Most interesting online newsletter:  www.fastcompany.com . The newsletter covers topics on Technology, Design, Ethonomics and Leadership.   The latest buzzword seems to be ”social marketing”. Blogger David Lavenda shines some light on the topic in his blog, “How To Be Effective at Social Marketing” in FastCompany’s newsletter of 17 November.

 Most interesting video: I came across Dave Snowden of Cognitive Edge’s You Tube video, How to organize a children’s party on David Gurteen’s Knowledge Letter Issue 113 ( http://www.gurteen.com ).
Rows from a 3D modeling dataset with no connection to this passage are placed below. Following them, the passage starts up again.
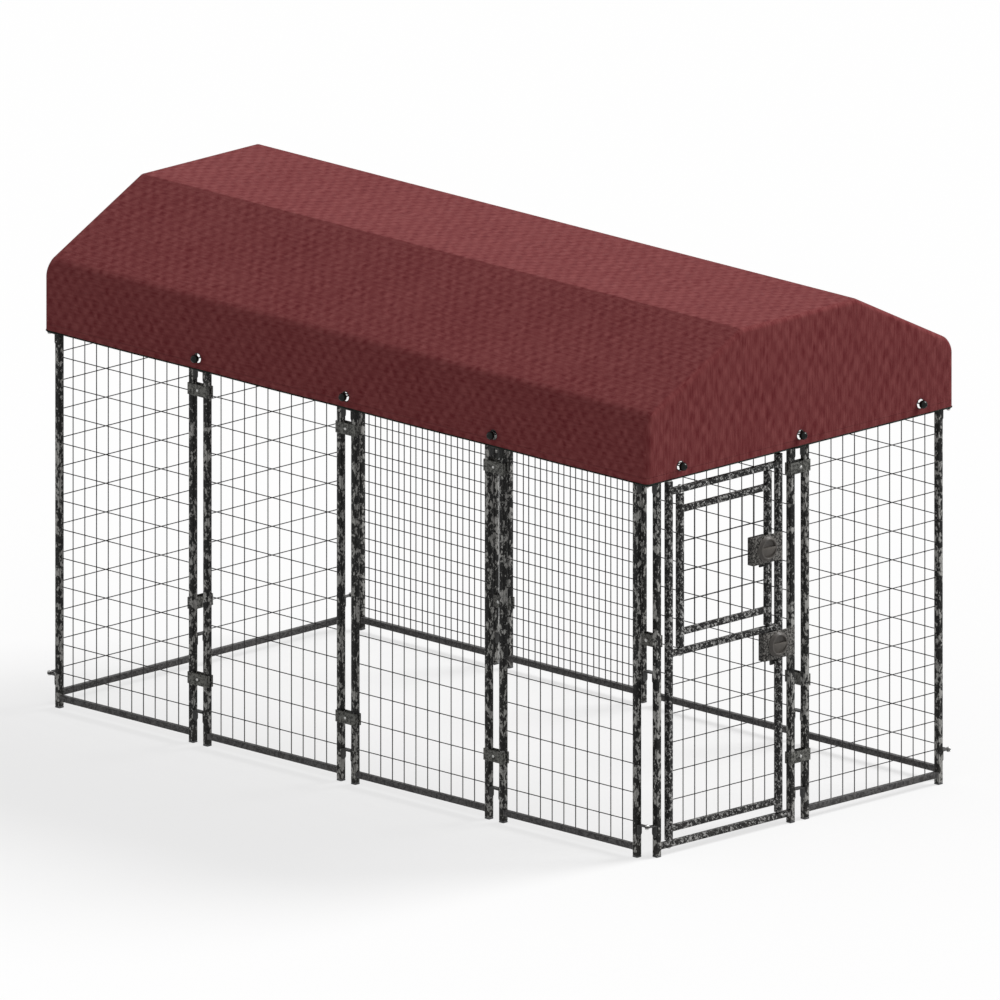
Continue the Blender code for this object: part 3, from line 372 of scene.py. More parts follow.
def joined(name: str, pieces: Sequence[Piece]) -> Piece:
    """Joins pieces into one, shaded smooth over its rounded edges.

    Args:
        name: The joined piece's name.
        pieces: The pieces.

    Returns:
        The joined piece.
    """
    select_only(*pieces)
    if len(pieces) > 1:
        bpy.ops.object.join()
    piece = bpy.context.object
    piece.name = piece.data.name = name
    mark_edges(piece)
    bpy.ops.object.shade_smooth_by_angle(angle=SMOOTH_ANGLE)
    return piece


def copied(piece: Piece, name: str, place: Matrix) -> Piece:
    """Copies a piece with a mesh of its own.

    Args:
        piece: The piece to copy.
        name: The copy's name.
        place: Where the copy's mesh is moved.

    Returns:
        The copy.
    """
    twin = piece.copy()
    twin.data = piece.data.copy()
    twin.name = twin.data.name = name
    bpy.context.scene.collection.objects.link(twin)
    return moved(twin, place)


def shift(x: float = 0.0, y: float = 0.0, z: float = 0.0) -> Matrix:
    """The matrix that moves a mesh by this much."""
    return Matrix.Translation((x, y, z))


def moved(piece: Piece, place: Matrix) -> Piece:
    """Moves a piece's mesh and returns the piece."""
    piece.data.transform(place)
    return piece


def painted(piece: Piece, material: bpy.types.Material) -> Piece:
    """Gives a piece one material and returns it."""
    piece.data.materials.clear()
    piece.data.materials.append(material)
    return piece


def bent_line(corners: Sequence[Point], radius: float, most_turn: float = math.radians(9)) -> list[Vector]:
    """The points of a line with rounded inner corners.

    Args:
        corners: The line's ends and corners.
        radius: Every corner's radius.
        most_turn: The most that the line turns at a point.

    Returns:
        The points.
    """
    points = [Vector(corners[0])]
    for before, corner, after in zip(corners, corners[1:], corners[2:]):
        corner = Vector(corner)
        arriving = (corner - Vector(before)).normalized()
        leaving = (Vector(after) - corner).normalized()
        turn = arriving.angle(leaving)
        steps = max(1, round(turn / most_turn))
        centre = corner + (leaving - arriving).normalized() * radius / math.cos(turn / 2)
        first = corner - arriving * radius * math.tan(turn / 2) - centre
        axis = arriving.cross(leaving).normalized()
        turns = (Matrix.Rotation(turn * step / steps, 3, axis) for step in range(steps + 1))
        points += [centre + part @ first for part in turns]
    return points + [Vector(corners[-1])]


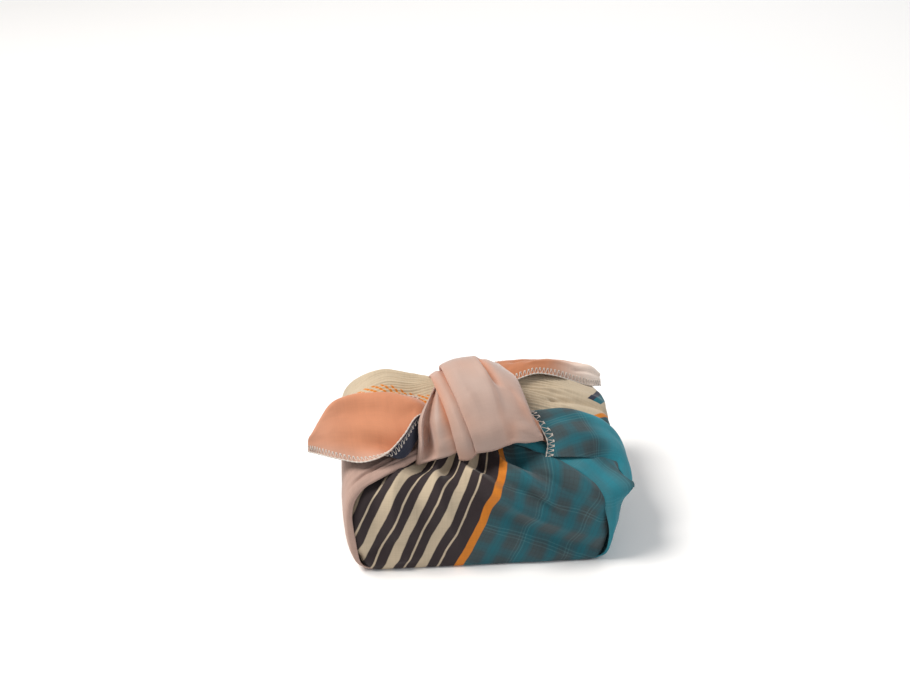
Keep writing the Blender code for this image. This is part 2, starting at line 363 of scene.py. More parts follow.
def scaled(tree, vector, by):
    return add(tree, "ShaderNodeVectorMath", {0: vector, "Scale": by}, operation="SCALE")


def step(tree, place, at, soft):
    """0 before a line and 1 after it, with the soft edge that dye has in cotton."""
    return add(
        tree, "ShaderNodeMapRange", {0: place, 1: at - soft / 2, 2: at + soft / 2},
        interpolation_type="SMOOTHSTEP",
    )


def lines(tree, place, pitch, wide, soft=0.5):
    """1 on evenly spaced lines, a pitch apart."""
    near = numbers(tree, "PINGPONG", place, pitch / 2)
    return add(
        tree, "ShaderNodeMapRange",
        {0: near, 1: (wide - soft) / 2, 2: (wide + soft) / 2, 3: 1.0, 4: 0.0},
    )


def mixed(tree, share, under, over):
    """The over colour laid on the under colour."""
    return add(tree, "ShaderNodeMix", {0: share, 6: under, 7: over}, out=2, data_type="RGBA")


def mottled(tree, place, scale, detail, out=0):
    """Soft random values over the cloth: one number, or with out=1 three of them."""
    inputs = {"Vector": place, "Scale": scale, "Detail": detail}
    return add(tree, "ShaderNodeTexNoise", inputs, out=out)


def x_and_y(tree, vector):
    """The X and the Y of a place."""
    split = tree.nodes.new("ShaderNodeSeparateXYZ")
    tree.links.new(vector, split.inputs[0])
    return split.outputs[0], split.outputs[1]


def new_material(name):
    """A material and its shader."""
    material = bpy.data.materials.new(name)
    material.use_nodes = True
    return material, material.node_tree.nodes["Principled BSDF"]


WEAVE_PITCH = 0.36
SLUB_WIDE, SLUB_LONG = 0.7, 26.0  # thicker threads, a little wider than they are
SLUB_FROM, SLUB_TO = 0.6, 1.4  # what two crossing threads add up to, at the least and the most
DRIFT, DRIFT_SCALE = 1.8, 0.06  # how far the print wanders off its straight lines, and how often
CLOUDING, CLOUD_SCALE = 0.3, 0.05  # how much the depth of the dye varies, and how often
GRAIN_SHARE = 0.35  # the height of the weave against that of the thicker threads
RELIEF, RELIEF_DEEP = 0.16, 0.2  # how clearly they stand out, and how far
SMOOTHER, ROUGHER = 0.08, 0.1  # between the thicker threads, and on them


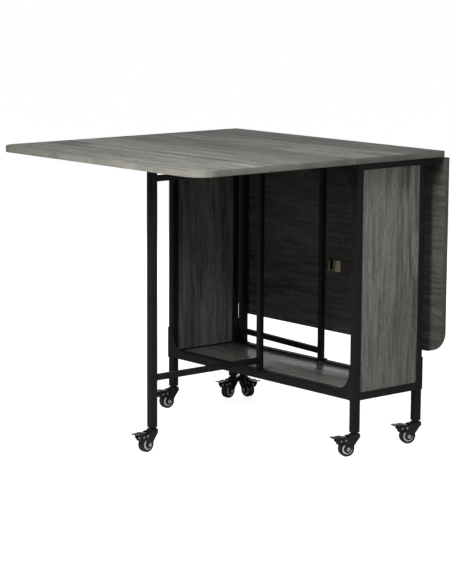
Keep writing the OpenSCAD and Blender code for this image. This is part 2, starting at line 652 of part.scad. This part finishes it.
module tyre_gate_right() color([0.1, 0.1, 0.1]) in_row() place_gate_right_caster() tyre();
module core_gate_right() color([0.85, 0.85, 0.83]) in_row() place_gate_right_caster() core();
module pedal_gate_right() color([0.06, 0.06, 0.06]) in_row() place_gate_right_caster() pedal();

end_frame_near();
end_frame_far();
end_panel_near();
end_panel_far();
low_rail_left();
low_rail_right();
high_rail_left();
high_rail_right();
shelf();
centre_board();
leaf_left();
leaf_right();
gate_left();
gate_right();
centre_hinge_plates();
leaf_left_hinge_plates();
leaf_right_hinge_plates();
hinge_pins();
pivot_pins();
pivot_saddles();
catch_left();
catch_right();
frame_screws();
centre_screws();
leaf_left_screws();
leaf_right_screws();
carcass_stems();
gate_left_stem();
gate_right_stem();
fork_near_left();
axle_near_left();
tyre_near_left();
core_near_left();
pedal_near_left();
fork_near_right();
axle_near_right();
tyre_near_right();
core_near_right();
pedal_near_right();
fork_far_left();
axle_far_left();
tyre_far_left();
core_far_left();
pedal_far_left();
fork_far_right();
axle_far_right();
tyre_far_right();
core_far_right();
pedal_far_right();
fork_gate_left();
axle_gate_left();
tyre_gate_left();
core_gate_left();
pedal_gate_left();
fork_gate_right();
axle_gate_right();
tyre_gate_right();
core_gate_right();
pedal_gate_right();
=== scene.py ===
import json
import math

import bmesh
import bpy
from mathutils import Matrix, Vector


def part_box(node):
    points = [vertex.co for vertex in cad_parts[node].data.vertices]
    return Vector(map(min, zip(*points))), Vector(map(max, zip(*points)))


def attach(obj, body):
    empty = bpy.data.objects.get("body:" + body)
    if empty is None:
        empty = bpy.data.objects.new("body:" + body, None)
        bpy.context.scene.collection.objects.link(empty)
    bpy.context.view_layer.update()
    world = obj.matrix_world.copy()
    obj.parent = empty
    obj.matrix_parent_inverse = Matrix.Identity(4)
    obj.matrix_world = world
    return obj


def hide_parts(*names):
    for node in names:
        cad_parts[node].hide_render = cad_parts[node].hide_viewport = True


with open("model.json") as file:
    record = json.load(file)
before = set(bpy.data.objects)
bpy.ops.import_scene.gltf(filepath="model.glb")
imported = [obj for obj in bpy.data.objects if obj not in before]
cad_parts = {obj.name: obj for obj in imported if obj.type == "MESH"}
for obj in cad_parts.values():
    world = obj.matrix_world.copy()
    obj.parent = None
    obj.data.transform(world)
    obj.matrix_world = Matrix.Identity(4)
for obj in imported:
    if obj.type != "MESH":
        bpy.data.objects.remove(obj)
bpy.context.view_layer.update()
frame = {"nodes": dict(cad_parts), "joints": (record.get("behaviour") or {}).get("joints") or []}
nodes = frame["nodes"]

# Radius of the outer corners of a leaf, and of every softened board edge, in metres
LEAF_CORNER_R = 0.055
BOARD_EDGE_R = 0.0007
# Darkest, middle and lightest grey of the printed oak
WOOD_GREYS = ((0.085, 0.085, 0.078), (0.145, 0.144, 0.133), (0.205, 0.203, 0.189))
WHITE = (1, 1, 1, 1)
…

The Children's Party Story introduces the nature of systems and complexity through the use of a simple metaphor that resonates widely. http://www.cognitive-edge.com

 

On my reading list:
1.       Frank Furedi, Invitation to Terror, Continuum, 2007. ISBN 978-0-8264-2454-9. Available on Amazon.com
Exploring the question: “Why do they hate us?” But who are they, and who are we and how do we respond to terrorism.  The idea that terrorism is an existential threat is the product of society’s inability to give meaning to human experience. …Maybe we should be asking the question, ‘Why do we hate ourselves?’”
2.       PG du Plessis, Fees van die Ongenooides, Tafelberg, 2008. ISBN 978-0-624-04687-5. Available at Exclusive Books and Boekehuis, Johannesburg.
A disturbingly honest historical novel about the Anglo-Boer War which explores what we believe, how we love, what we strive for, the lie within us and our memories.

Giving back

With the festive season around the corner there are many organizations looking for sponsorships and deeds of kindness.
A tip on how to spread kindness in your community or company: In our church, we have a Christmas tree decorated with cards containing specific needs and numbers instead of names. Each member of the congregation can pick a card and buy a gift for a person in need, without ever knowing his or her name. The organizers will deliver the gifts.